┌─ Data block

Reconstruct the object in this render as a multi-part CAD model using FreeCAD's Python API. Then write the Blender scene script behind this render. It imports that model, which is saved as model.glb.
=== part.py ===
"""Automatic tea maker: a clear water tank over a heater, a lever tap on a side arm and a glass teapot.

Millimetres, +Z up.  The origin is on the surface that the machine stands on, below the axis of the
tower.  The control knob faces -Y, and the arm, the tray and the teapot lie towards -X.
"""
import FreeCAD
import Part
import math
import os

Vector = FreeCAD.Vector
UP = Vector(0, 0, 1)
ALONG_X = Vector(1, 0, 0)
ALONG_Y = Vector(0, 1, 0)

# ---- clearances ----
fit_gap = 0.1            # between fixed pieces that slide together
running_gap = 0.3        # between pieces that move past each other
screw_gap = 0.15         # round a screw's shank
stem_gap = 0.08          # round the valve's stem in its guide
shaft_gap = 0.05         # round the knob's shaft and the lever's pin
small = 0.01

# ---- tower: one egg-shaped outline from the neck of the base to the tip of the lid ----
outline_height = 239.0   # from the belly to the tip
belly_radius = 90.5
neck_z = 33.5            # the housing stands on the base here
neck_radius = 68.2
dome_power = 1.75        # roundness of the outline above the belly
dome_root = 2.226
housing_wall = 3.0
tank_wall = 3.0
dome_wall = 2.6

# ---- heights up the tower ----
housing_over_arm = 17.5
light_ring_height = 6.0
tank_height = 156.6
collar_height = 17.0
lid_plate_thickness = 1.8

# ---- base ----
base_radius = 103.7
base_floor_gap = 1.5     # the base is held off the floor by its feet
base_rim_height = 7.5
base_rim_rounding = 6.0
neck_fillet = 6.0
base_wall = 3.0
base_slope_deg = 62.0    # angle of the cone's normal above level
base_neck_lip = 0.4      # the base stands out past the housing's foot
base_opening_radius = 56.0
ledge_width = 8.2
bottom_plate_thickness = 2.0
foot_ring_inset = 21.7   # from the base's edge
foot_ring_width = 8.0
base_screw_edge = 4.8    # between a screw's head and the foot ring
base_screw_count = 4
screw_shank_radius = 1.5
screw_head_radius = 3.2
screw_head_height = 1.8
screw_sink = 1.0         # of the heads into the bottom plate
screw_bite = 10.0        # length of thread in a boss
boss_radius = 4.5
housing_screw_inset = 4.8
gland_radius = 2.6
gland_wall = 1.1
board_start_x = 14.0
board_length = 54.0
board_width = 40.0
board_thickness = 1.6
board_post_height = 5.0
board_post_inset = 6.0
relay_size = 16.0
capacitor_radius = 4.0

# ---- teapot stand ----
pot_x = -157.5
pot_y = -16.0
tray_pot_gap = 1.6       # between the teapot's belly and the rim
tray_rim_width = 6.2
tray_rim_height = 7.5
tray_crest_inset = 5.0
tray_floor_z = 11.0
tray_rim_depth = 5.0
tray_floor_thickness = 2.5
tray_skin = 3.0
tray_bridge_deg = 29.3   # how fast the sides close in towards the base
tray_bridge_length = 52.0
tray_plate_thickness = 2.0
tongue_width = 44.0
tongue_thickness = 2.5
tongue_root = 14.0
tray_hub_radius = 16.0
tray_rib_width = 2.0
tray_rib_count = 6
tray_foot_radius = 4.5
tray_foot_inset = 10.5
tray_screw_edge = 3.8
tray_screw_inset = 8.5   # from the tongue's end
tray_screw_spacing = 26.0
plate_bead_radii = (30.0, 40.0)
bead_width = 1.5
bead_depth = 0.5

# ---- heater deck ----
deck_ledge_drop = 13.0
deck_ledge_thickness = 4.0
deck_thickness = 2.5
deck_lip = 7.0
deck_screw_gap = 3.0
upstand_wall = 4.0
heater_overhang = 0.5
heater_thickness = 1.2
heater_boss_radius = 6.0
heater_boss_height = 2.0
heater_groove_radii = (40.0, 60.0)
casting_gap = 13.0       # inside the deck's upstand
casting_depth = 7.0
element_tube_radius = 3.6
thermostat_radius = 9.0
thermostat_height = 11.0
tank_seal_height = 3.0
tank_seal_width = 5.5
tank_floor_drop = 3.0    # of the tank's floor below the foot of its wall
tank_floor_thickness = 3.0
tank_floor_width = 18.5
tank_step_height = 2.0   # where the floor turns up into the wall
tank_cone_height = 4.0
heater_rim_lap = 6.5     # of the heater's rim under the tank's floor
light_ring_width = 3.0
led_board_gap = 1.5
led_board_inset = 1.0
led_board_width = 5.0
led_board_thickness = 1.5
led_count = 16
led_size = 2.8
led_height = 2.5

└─

Do this
Go through the material above line by line and copy it exactly.

Response to this task
Reconstruct the object in this render as a multi-part CAD model using FreeCAD's Python API. Then write the Blender scene script behind this render. It imports that model, which is saved as model.glb.
=== part.py ===
"""Automatic tea maker: a clear water tank over a heater, a lever tap on a side arm and a glass teapot.

Millimetres, +Z up.  The origin is on the surface that the machine stands on, below the axis of the
tower.  The control knob faces -Y, and the arm, the tray and the teapot lie towards -X.
"""
import FreeCAD
import Part
import math
import os

Vector = FreeCAD.Vector
UP = Vector(0, 0, 1)
ALONG_X = Vector(1, 0, 0)
ALONG_Y = Vector(0, 1, 0)

# ---- clearances ----
fit_gap = 0.1            # between fixed pieces that slide together
running_gap = 0.3        # between pieces that move past each other
screw_gap = 0.15         # round a screw's shank
stem_gap = 0.08          # round the valve's stem in its guide
shaft_gap = 0.05         # round the knob's shaft and the lever's pin
small = 0.01

# ---- tower: one egg-shaped outline from the neck of the base to the tip of the lid ----
outline_height = 239.0   # from the belly to the tip
belly_radius = 90.5
neck_z = 33.5            # the housing stands on the base here
neck_radius = 68.2
dome_power = 1.75        # roundness of the outline above the belly
dome_root = 2.226
housing_wall = 3.0
tank_wall = 3.0
dome_wall = 2.6

# ---- heights up the tower ----
housing_over_arm = 17.5
light_ring_height = 6.0
tank_height = 156.6
collar_height = 17.0
lid_plate_thickness = 1.8

# ---- base ----
base_radius = 103.7
base_floor_gap = 1.5     # the base is held off the floor by its feet
base_rim_height = 7.5
base_rim_rounding = 6.0
neck_fillet = 6.0
base_wall = 3.0
base_slope_deg = 62.0    # angle of the cone's normal above level
base_neck_lip = 0.4      # the base stands out past the housing's foot
base_opening_radius = 56.0
ledge_width = 8.2
bottom_plate_thickness = 2.0
foot_ring_inset = 21.7   # from the base's edge
foot_ring_width = 8.0
base_screw_edge = 4.8    # between a screw's head and the foot ring
base_screw_count = 4
screw_shank_radius = 1.5
screw_head_radius = 3.2
screw_head_height = 1.8
screw_sink = 1.0         # of the heads into the bottom plate
screw_bite = 10.0        # length of thread in a boss
boss_radius = 4.5
housing_screw_inset = 4.8
gland_radius = 2.6
gland_wall = 1.1
board_start_x = 14.0
board_length = 54.0
board_width = 40.0
board_thickness = 1.6
board_post_height = 5.0
board_post_inset = 6.0
relay_size = 16.0
capacitor_radius = 4.0

# ---- teapot stand ----
pot_x = -157.5
pot_y = -16.0
tray_pot_gap = 1.6       # between the teapot's belly and the rim
tray_rim_width = 6.2
tray_rim_height = 7.5
tray_crest_inset = 5.0
tray_floor_z = 11.0
tray_rim_depth = 5.0
tray_floor_thickness = 2.5
tray_skin = 3.0
tray_bridge_deg = 29.3   # how fast the sides close in towards the base
tray_bridge_length = 52.0
tray_plate_thickness = 2.0
tongue_width = 44.0
tongue_thickness = 2.5
tongue_root = 14.0
tray_hub_radius = 16.0
tray_rib_width = 2.0
tray_rib_count = 6
tray_foot_radius = 4.5
tray_foot_inset = 10.5
tray_screw_edge = 3.8
tray_screw_inset = 8.5   # from the tongue's end
tray_screw_spacing = 26.0
plate_bead_radii = (30.0, 40.0)
bead_width = 1.5
bead_depth = 0.5

# ---- heater deck ----
deck_ledge_drop = 13.0
deck_ledge_thickness = 4.0
deck_thickness = 2.5
deck_lip = 7.0
deck_screw_gap = 3.0
upstand_wall = 4.0
heater_overhang = 0.5
heater_thickness = 1.2
heater_boss_radius = 6.0
heater_boss_height = 2.0
heater_groove_radii = (40.0, 60.0)
casting_gap = 13.0       # inside the deck's upstand
casting_depth = 7.0
element_tube_radius = 3.6
thermostat_radius = 9.0
thermostat_height = 11.0
tank_seal_height = 3.0
tank_seal_width = 5.5
tank_floor_drop = 3.0    # of the tank's floor below the foot of its wall
tank_floor_thickness = 3.0
tank_floor_width = 18.5
tank_step_height = 2.0   # where the floor turns up into the wall
tank_cone_height = 4.0
heater_rim_lap = 6.5     # of the heater's rim under the tank's floor
light_ring_width = 3.0
led_board_gap = 1.5
led_board_inset = 1.0
led_board_width = 5.0
led_board_thickness = 1.5
led_count = 16
led_size = 2.8
led_height = 2.5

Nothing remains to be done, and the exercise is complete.